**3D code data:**
┌──

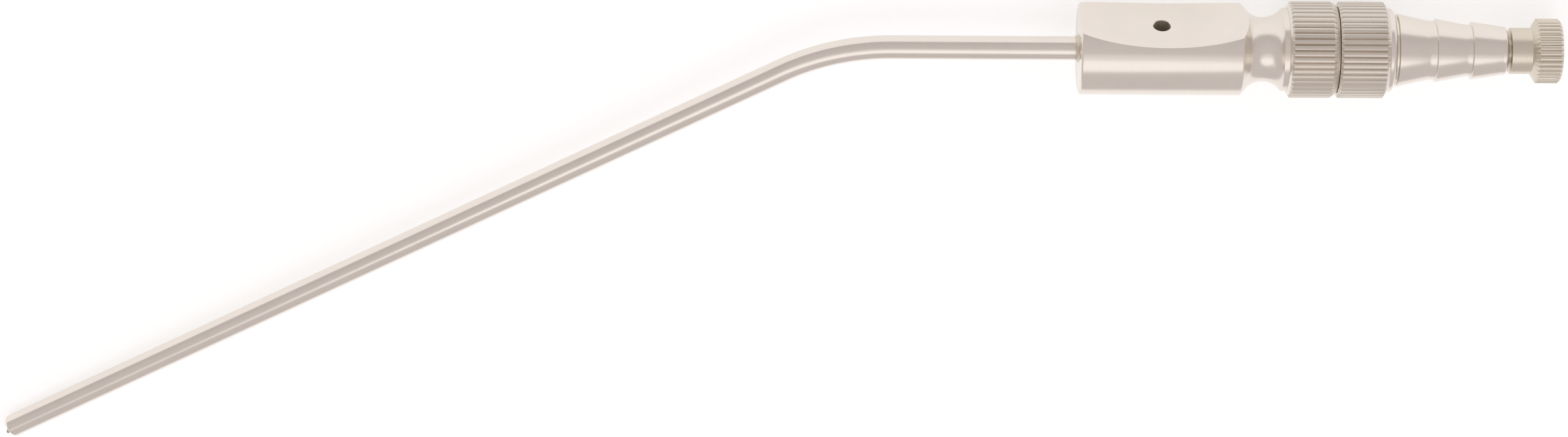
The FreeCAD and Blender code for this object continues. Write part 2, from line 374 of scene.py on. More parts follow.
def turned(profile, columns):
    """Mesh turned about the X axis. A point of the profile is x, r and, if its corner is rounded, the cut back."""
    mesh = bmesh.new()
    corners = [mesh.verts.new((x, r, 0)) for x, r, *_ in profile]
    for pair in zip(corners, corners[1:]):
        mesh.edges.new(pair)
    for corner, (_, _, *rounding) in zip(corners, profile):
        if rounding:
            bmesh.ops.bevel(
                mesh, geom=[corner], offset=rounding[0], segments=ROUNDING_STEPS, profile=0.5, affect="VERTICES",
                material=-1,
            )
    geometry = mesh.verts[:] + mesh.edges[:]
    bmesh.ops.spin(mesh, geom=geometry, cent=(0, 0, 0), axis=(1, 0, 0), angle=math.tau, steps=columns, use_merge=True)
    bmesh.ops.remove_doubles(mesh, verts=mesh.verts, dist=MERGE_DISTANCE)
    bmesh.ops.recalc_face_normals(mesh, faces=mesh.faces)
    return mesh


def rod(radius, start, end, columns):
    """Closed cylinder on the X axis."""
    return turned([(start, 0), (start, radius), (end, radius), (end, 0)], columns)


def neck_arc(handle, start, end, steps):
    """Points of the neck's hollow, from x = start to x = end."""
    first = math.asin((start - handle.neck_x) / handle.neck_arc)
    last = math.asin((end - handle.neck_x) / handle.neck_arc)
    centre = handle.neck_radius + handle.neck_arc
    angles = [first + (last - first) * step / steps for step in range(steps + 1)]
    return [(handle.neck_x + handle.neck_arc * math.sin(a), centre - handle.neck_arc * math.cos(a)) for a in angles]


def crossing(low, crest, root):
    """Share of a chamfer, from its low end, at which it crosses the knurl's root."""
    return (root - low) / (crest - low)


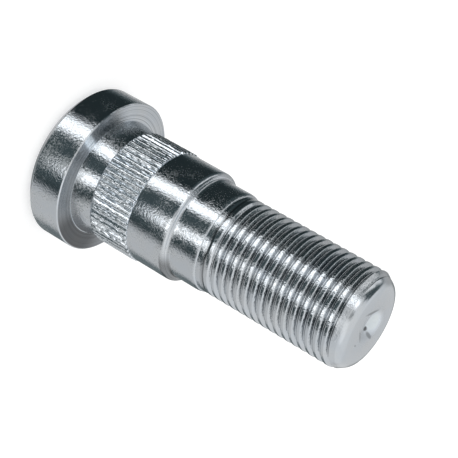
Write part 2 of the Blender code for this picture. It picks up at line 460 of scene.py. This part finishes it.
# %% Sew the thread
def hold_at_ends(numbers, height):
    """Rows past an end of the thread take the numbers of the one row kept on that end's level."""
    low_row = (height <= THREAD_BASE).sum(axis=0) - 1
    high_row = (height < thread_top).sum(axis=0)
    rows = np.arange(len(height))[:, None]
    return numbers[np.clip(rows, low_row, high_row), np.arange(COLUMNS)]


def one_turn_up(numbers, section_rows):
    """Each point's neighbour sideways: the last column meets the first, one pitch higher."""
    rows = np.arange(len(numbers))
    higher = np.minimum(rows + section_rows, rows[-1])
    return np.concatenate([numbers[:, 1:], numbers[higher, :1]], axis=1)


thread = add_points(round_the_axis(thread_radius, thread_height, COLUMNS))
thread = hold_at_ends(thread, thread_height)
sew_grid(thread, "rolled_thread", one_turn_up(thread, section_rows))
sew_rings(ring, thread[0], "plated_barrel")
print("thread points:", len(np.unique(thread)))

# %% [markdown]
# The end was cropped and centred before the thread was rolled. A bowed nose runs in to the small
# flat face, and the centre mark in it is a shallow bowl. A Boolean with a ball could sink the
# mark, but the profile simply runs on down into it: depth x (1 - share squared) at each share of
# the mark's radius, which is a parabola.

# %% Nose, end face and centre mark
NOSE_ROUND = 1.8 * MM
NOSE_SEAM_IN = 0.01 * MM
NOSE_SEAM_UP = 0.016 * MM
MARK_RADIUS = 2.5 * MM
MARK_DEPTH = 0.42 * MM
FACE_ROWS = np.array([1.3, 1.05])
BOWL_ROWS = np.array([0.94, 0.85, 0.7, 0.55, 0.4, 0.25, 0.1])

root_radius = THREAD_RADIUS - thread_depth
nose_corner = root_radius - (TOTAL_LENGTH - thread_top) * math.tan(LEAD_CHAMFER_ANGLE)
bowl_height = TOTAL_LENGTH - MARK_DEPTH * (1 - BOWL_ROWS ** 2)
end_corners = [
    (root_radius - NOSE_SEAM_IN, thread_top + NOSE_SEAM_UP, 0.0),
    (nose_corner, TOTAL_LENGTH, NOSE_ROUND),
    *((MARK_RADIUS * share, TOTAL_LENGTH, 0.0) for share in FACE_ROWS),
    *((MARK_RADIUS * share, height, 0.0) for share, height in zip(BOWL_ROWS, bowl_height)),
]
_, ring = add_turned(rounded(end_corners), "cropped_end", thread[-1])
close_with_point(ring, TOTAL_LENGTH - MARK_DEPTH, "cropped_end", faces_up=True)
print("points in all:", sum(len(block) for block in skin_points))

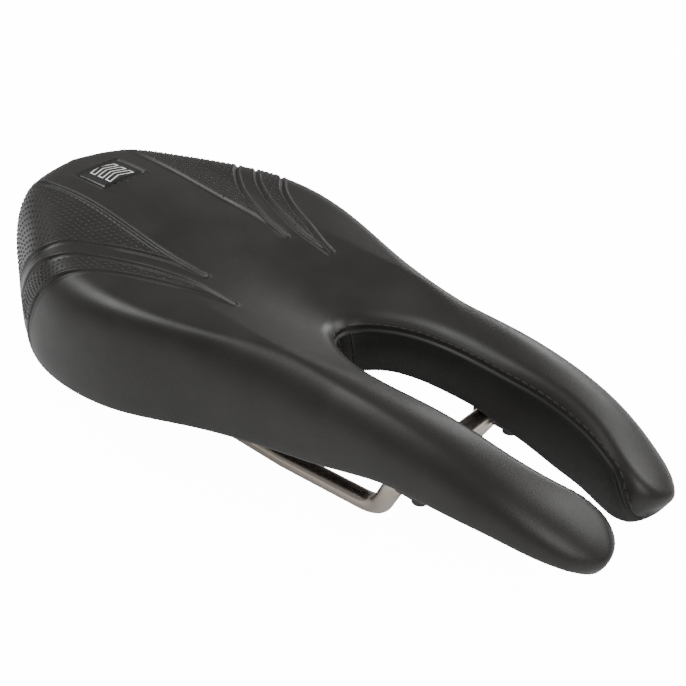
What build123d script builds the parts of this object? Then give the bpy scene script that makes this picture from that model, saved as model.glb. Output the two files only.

└──

**What the exercise asks:** Repeat, exactly as they stand above, the lines from the line with "Write part 2 of" to the line with "low_row, high_row), np.arange(COLUMNS)]", both lines included.

**Final result:**
Write part 2 of the Blender code for this picture. It picks up at line 460 of scene.py. This part finishes it.
# %% Sew the thread
def hold_at_ends(numbers, height):
    """Rows past an end of the thread take the numbers of the one row kept on that end's level."""
    low_row = (height <= THREAD_BASE).sum(axis=0) - 1
    high_row = (height < thread_top).sum(axis=0)
    rows = np.arange(len(height))[:, None]
    return numbers[np.clip(rows, low_row, high_row), np.arange(COLUMNS)]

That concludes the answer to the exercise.